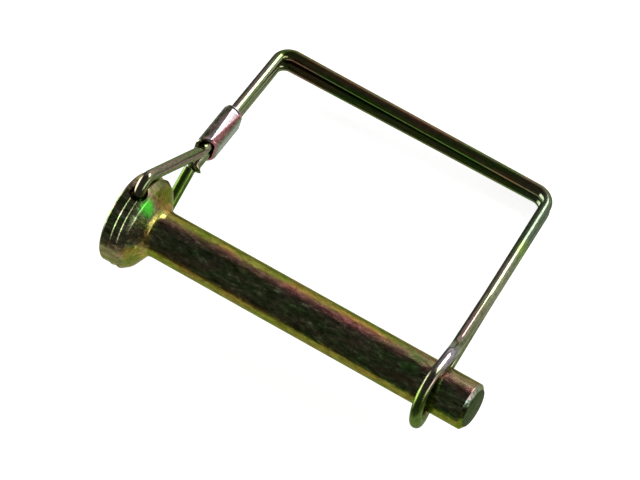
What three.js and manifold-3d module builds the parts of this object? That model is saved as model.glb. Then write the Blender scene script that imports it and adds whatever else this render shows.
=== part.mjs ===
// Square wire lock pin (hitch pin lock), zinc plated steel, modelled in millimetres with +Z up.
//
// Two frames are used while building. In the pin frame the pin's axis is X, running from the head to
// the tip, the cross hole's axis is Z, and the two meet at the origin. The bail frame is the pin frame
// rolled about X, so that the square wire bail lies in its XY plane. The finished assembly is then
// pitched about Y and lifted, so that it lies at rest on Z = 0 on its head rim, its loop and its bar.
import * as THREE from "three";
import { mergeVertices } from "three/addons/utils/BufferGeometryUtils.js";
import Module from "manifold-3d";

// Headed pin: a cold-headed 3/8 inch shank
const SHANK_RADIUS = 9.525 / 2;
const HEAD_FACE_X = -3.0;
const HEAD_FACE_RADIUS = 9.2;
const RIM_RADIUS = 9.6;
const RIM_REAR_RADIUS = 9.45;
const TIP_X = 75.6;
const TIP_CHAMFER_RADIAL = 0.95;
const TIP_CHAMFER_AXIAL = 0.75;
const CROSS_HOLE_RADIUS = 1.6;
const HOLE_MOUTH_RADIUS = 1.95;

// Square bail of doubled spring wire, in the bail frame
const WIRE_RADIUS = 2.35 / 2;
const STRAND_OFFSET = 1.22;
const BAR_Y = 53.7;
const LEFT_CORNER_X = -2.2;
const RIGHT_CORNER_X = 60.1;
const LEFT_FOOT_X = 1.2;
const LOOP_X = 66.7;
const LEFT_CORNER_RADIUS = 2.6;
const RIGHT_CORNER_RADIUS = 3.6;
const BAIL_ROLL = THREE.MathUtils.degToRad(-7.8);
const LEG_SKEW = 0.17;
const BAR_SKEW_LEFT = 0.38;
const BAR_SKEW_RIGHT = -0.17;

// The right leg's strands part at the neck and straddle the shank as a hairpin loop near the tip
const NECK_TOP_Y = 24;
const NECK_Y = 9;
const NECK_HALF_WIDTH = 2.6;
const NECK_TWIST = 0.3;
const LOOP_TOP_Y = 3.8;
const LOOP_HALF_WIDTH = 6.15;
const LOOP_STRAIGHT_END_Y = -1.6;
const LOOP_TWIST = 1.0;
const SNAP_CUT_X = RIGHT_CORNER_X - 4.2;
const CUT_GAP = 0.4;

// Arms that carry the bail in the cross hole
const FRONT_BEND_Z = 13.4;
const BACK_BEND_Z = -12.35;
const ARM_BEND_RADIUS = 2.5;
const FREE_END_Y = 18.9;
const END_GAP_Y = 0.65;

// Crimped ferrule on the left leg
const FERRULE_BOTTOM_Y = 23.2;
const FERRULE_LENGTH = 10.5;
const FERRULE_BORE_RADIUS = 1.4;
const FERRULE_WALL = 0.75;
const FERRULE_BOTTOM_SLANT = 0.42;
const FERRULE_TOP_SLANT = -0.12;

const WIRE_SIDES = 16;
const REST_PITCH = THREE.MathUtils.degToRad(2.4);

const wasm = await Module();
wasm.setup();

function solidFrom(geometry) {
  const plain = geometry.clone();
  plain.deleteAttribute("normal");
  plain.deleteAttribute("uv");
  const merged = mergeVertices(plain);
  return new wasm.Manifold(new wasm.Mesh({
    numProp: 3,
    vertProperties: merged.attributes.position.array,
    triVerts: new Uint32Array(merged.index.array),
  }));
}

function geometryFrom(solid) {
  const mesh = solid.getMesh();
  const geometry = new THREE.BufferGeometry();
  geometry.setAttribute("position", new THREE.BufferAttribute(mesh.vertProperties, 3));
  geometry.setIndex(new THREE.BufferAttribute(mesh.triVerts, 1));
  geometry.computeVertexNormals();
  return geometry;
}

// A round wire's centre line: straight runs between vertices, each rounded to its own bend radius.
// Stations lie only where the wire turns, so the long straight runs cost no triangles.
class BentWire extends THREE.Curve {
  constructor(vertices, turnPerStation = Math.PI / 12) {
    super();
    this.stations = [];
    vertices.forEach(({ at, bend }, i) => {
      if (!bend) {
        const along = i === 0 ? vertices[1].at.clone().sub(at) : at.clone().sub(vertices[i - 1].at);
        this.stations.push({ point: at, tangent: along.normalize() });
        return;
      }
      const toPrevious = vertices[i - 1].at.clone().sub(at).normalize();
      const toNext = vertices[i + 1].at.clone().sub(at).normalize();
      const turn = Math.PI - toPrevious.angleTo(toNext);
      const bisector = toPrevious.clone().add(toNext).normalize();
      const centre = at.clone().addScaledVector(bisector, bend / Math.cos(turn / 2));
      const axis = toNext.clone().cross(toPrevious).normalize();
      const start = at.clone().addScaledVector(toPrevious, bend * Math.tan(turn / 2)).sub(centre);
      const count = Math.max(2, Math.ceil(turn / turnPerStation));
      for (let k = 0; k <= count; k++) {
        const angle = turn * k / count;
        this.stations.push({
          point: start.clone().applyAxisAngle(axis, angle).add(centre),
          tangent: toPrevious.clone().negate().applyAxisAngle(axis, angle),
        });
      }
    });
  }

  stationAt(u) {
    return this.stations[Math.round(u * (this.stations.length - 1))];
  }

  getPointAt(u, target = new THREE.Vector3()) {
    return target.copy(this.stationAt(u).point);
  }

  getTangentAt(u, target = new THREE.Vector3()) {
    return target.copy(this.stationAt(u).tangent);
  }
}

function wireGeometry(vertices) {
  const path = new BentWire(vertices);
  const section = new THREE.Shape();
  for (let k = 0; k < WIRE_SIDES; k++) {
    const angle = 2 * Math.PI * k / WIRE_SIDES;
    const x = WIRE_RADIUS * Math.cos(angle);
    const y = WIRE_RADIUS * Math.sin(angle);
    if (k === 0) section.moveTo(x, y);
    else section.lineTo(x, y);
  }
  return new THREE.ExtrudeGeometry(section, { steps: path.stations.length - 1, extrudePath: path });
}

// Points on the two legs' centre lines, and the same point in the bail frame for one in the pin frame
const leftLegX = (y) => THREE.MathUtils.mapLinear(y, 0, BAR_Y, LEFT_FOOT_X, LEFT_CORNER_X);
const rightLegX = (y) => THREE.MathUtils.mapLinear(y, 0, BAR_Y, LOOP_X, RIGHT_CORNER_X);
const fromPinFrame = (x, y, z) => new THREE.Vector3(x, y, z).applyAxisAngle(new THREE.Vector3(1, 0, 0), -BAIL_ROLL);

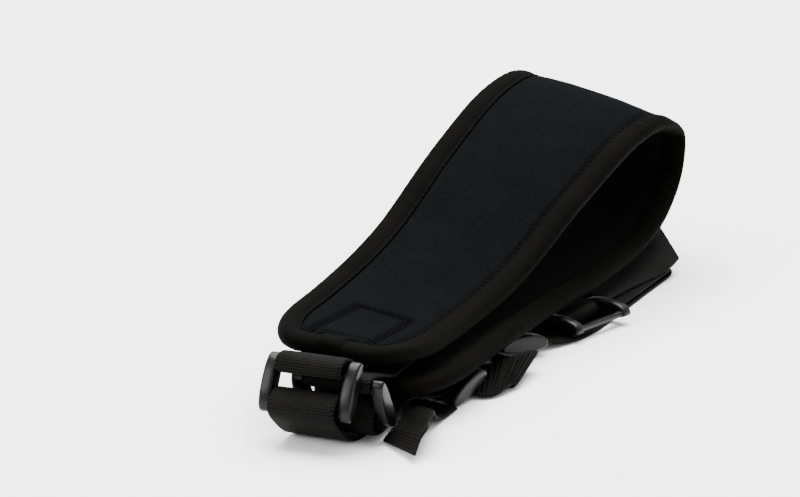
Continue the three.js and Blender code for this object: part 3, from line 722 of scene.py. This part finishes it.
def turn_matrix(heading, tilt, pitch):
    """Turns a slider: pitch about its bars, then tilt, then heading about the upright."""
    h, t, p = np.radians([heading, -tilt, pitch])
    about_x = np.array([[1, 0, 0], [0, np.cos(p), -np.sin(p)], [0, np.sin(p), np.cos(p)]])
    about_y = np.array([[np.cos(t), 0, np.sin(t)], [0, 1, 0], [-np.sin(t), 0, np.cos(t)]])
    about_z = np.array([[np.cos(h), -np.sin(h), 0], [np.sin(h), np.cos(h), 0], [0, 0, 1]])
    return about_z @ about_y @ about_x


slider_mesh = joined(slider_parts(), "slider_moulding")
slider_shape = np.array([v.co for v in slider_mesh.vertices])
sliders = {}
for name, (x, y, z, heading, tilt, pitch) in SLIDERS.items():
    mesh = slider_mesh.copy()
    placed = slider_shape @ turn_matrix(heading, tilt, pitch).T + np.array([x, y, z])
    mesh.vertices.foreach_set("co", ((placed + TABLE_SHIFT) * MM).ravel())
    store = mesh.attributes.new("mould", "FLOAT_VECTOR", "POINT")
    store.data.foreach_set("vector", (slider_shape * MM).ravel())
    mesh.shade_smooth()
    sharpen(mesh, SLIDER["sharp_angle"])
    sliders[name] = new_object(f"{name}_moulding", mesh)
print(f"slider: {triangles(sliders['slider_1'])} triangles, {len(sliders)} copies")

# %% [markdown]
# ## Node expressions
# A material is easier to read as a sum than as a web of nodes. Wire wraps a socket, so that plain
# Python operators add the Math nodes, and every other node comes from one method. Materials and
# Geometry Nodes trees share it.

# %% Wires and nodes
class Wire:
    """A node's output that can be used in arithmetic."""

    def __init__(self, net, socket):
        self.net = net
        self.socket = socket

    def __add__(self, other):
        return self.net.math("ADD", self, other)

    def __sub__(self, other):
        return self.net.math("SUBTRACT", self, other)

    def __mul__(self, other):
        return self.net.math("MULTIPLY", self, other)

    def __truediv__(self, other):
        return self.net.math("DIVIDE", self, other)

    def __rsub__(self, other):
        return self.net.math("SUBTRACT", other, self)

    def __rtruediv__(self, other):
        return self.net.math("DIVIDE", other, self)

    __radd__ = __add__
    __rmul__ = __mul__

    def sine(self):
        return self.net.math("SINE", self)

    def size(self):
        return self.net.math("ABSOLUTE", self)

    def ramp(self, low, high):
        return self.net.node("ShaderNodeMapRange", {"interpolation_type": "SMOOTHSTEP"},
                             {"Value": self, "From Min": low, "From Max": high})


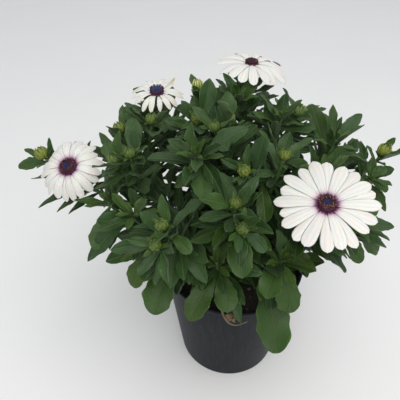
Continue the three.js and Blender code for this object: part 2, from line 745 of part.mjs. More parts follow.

----------------------------------------

Of the lines above, extract only those from the line with "part finishes it." to the line with "return about_z @ about_y @ about_x", both included, exactly as written.

Written answer:
Continue the three.js and Blender code for this object: part 3, from line 722 of scene.py. This part finishes it.
def turn_matrix(heading, tilt, pitch):
    """Turns a slider: pitch about its bars, then tilt, then heading about the upright."""
    h, t, p = np.radians([heading, -tilt, pitch])
    about_x = np.array([[1, 0, 0], [0, np.cos(p), -np.sin(p)], [0, np.sin(p), np.cos(p)]])
    about_y = np.array([[np.cos(t), 0, np.sin(t)], [0, 1, 0], [-np.sin(t), 0, np.cos(t)]])
    about_z = np.array([[np.cos(h), -np.sin(h), 0], [np.sin(h), np.cos(h), 0], [0, 0, 1]])
    return about_z @ about_y @ about_x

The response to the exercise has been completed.